◆ Task directions
Your task is to give the data again, exactly, with every line intact.

-.-.-

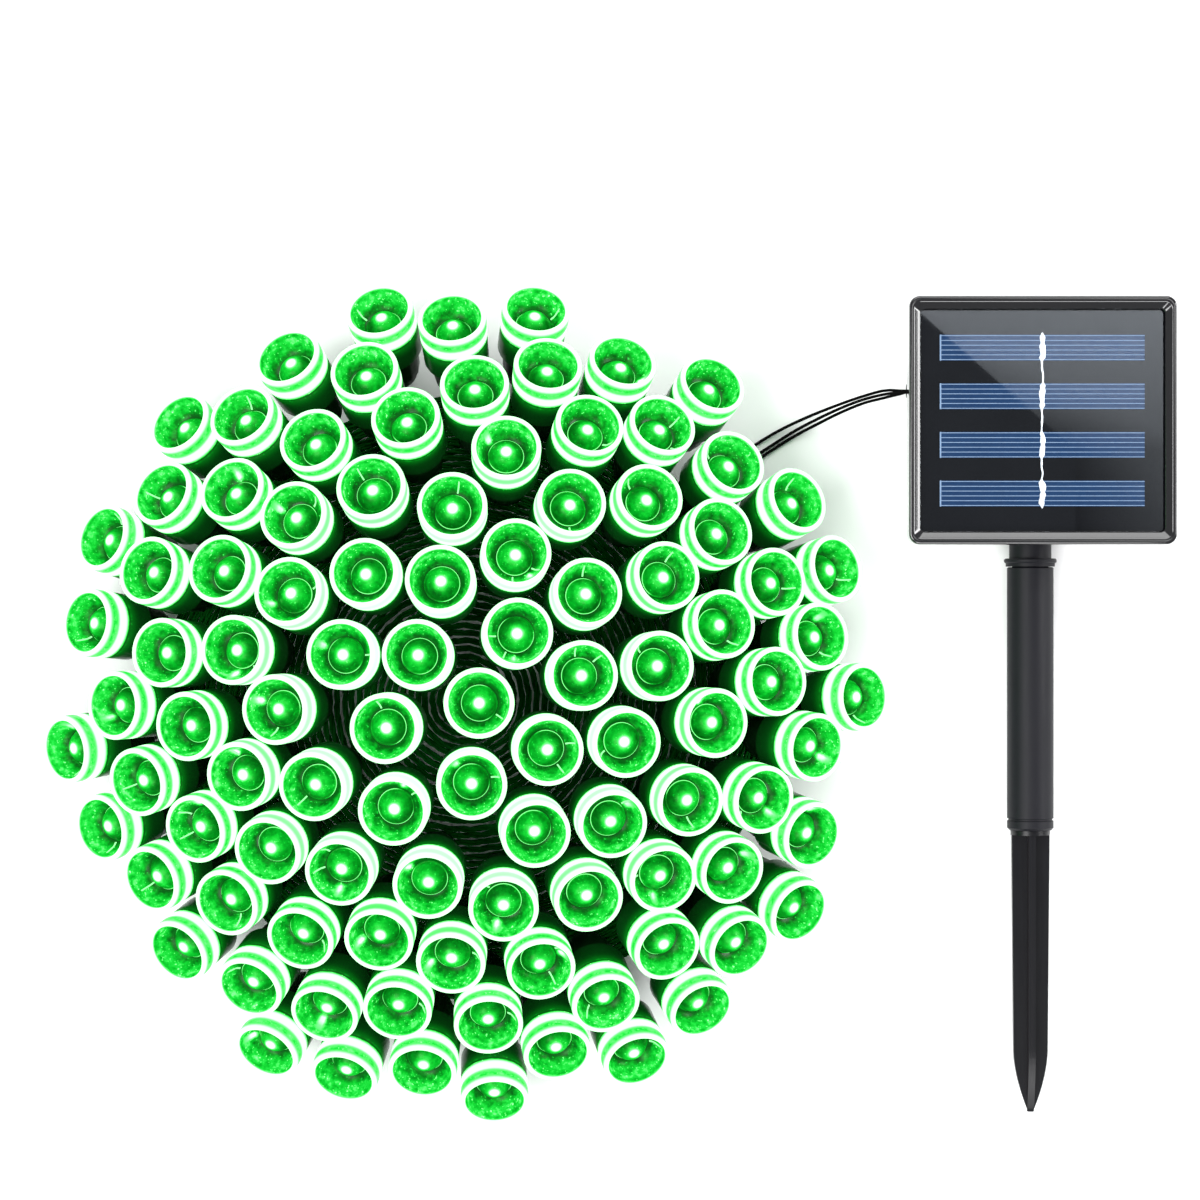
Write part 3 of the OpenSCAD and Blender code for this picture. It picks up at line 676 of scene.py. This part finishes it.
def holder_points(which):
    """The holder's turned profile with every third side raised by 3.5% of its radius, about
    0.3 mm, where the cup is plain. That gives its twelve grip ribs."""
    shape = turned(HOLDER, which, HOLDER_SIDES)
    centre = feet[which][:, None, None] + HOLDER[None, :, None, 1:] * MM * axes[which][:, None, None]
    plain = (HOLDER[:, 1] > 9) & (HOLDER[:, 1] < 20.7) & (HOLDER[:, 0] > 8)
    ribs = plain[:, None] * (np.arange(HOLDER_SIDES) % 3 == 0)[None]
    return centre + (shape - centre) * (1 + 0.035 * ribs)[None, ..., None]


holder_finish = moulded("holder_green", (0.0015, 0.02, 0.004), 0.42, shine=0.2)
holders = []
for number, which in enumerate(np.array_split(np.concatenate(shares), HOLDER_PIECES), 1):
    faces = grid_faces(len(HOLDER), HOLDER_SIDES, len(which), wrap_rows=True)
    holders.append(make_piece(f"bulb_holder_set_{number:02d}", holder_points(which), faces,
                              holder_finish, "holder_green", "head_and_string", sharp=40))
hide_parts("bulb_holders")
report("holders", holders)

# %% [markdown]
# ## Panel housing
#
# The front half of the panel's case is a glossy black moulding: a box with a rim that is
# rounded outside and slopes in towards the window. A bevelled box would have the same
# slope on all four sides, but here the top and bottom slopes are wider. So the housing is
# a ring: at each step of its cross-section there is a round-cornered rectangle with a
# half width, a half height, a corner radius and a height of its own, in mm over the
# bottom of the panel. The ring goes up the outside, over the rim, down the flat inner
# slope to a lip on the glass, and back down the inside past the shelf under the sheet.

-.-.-

◆ Reply
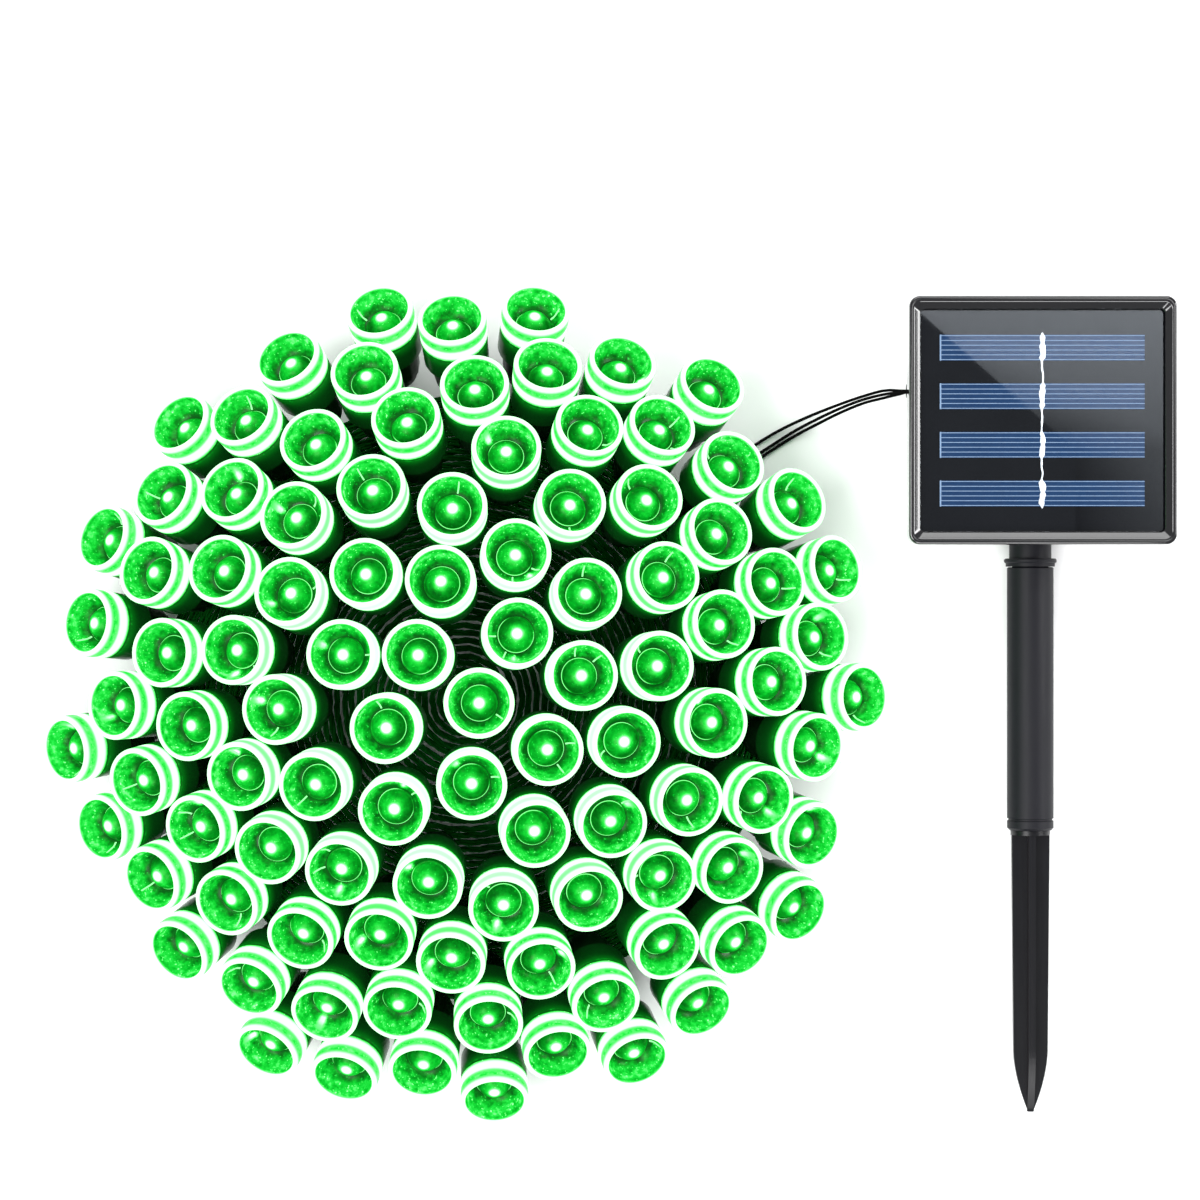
Write part 3 of the OpenSCAD and Blender code for this picture. It picks up at line 676 of scene.py. This part finishes it.
def holder_points(which):
    """The holder's turned profile with every third side raised by 3.5% of its radius, about
    0.3 mm, where the cup is plain. That gives its twelve grip ribs."""
    shape = turned(HOLDER, which, HOLDER_SIDES)
    centre = feet[which][:, None, None] + HOLDER[None, :, None, 1:] * MM * axes[which][:, None, None]
    plain = (HOLDER[:, 1] > 9) & (HOLDER[:, 1] < 20.7) & (HOLDER[:, 0] > 8)
    ribs = plain[:, None] * (np.arange(HOLDER_SIDES) % 3 == 0)[None]
    return centre + (shape - centre) * (1 + 0.035 * ribs)[None, ..., None]


holder_finish = moulded("holder_green", (0.0015, 0.02, 0.004), 0.42, shine=0.2)
holders = []
for number, which in enumerate(np.array_split(np.concatenate(shares), HOLDER_PIECES), 1):
    faces = grid_faces(len(HOLDER), HOLDER_SIDES, len(which), wrap_rows=True)
    holders.append(make_piece(f"bulb_holder_set_{number:02d}", holder_points(which), faces,
                              holder_finish, "holder_green", "head_and_string", sharp=40))
hide_parts("bulb_holders")
report("holders", holders)

# %% [markdown]
# ## Panel housing
#
# The front half of the panel's case is a glossy black moulding: a box with a rim that is
# rounded outside and slopes in towards the window. A bevelled box would have the same
# slope on all four sides, but here the top and bottom slopes are wider. So the housing is
# a ring: at each step of its cross-section there is a round-cornered rectangle with a
# half width, a half height, a corner radius and a height of its own, in mm over the
# bottom of the panel. The ring goes up the outside, over the rim, down the flat inner
# slope to a lip on the glass, and back down the inside past the shelf under the sheet.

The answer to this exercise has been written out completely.